▸ Aim of the task
Show every line below where "with" can be found.

▸ Source data
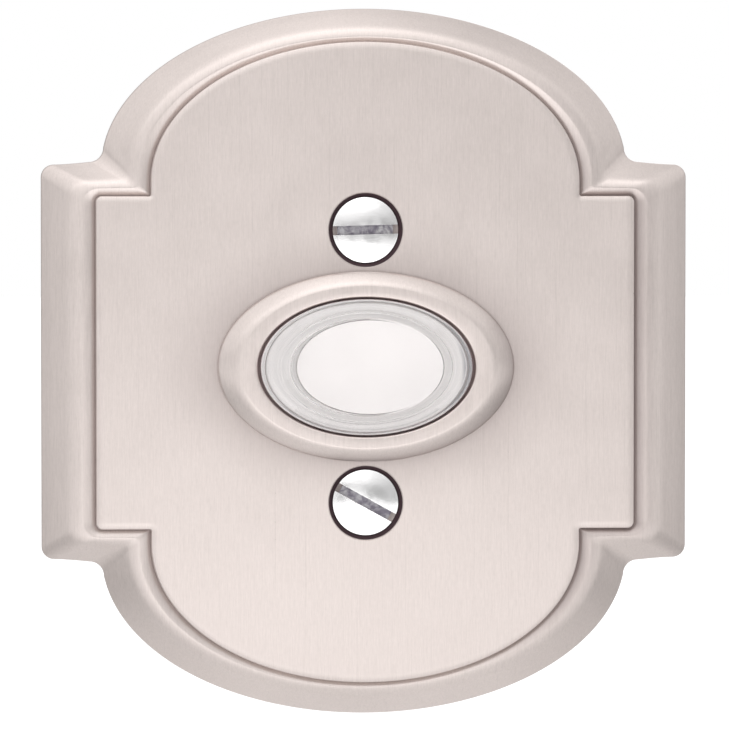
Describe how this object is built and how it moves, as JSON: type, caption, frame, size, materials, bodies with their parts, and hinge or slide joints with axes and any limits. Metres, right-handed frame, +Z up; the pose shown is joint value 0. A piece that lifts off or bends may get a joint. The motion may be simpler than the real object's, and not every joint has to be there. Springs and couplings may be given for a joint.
{
  "type": "doorbell push button",
  "caption": "Oval lit push button in a cast wall plate with arched ends, side tabs, a stepped moulding and slotted wall screws.",
  "frame": {"origin": "middle of the plate's back face, on the wall", "axes": "+Z up along the plate's height, +X to the right seen from the front, +Y into the wall, so the front faces -Y"},
  "size_m": [0.076, 0.0282, 0.083],
  "materials": {
    "satin_nickel": "satin nickel plate, finely brushed",
    "bright_chrome": "bright polished",
    "clear_acrylic": "clear moulded, polished",
    "white_disc": "smooth white",
    "white_plastic": "moulded white",
    "black_plastic": "moulded black",
    "board_brown": "pressed board",
    "brass": "plain brass",
    "zinc_steel": "zinc-plated steel",
    "spring_steel": "drawn spring wire",
    "lamp_glass": "clear glass",
    "resistor_body": "lacquered"
  },
  "bodies": {
    "plate": {"rose_plate": "satin_nickel", "bezel_ring": "satin_nickel", "return_spring": "spring_steel", "switch_housing": "black_plastic", "terminal_board": "board_brown", "lamp": "lamp_glass", "lamp_resistor": "resistor_body", "wall_screw_top": "bright_chrome", "wall_screw_bottom": "bright_chrome", "contact_rivet_left": "brass", "contact_rivet_right": "brass", "terminal_plate_left": "brass", "terminal_plate_right": "brass", "terminal_washer_left": "zinc_steel", "terminal_washer_right": "zinc_steel", "terminal_screw_left": "zinc_steel", "terminal_screw_right": "zinc_steel", "board_screw_left": "zinc_steel", "board_screw_right": "zinc_steel", "housing_screw_left": "zinc_steel", "housing_screw_right": "zinc_steel"},
    "button": {"button_lens": "clear_acrylic", "diffuser_disc": "white_disc", "plunger": "white_plastic", "contact_bridge": "brass"}
  },
  "joints": [
    {"name": "button_press", "type": "slide", "parent": "plate", "child": "button", "axis": [0, 1, 0], "range_m": [0, 0.0015], "stiffness_N_per_m": 800, "springref_m": -0.002, "deforming": ["return_spring"]}
  ]
}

▸ Final result
Describe how this object is built and how it moves, as JSON: type, caption, frame, size, materials, bodies with their parts, and hinge or slide joints with axes and any limits. Metres, right-handed frame, +Z up; the pose shown is joint value 0. A piece that lifts off or bends may get a joint. The motion may be simpler than the real object's, and not every joint has to be there. Springs and couplings may be given for a joint.
  "caption": "Oval lit push button in a cast wall plate with arched ends, side tabs, a stepped moulding and slotted wall screws.",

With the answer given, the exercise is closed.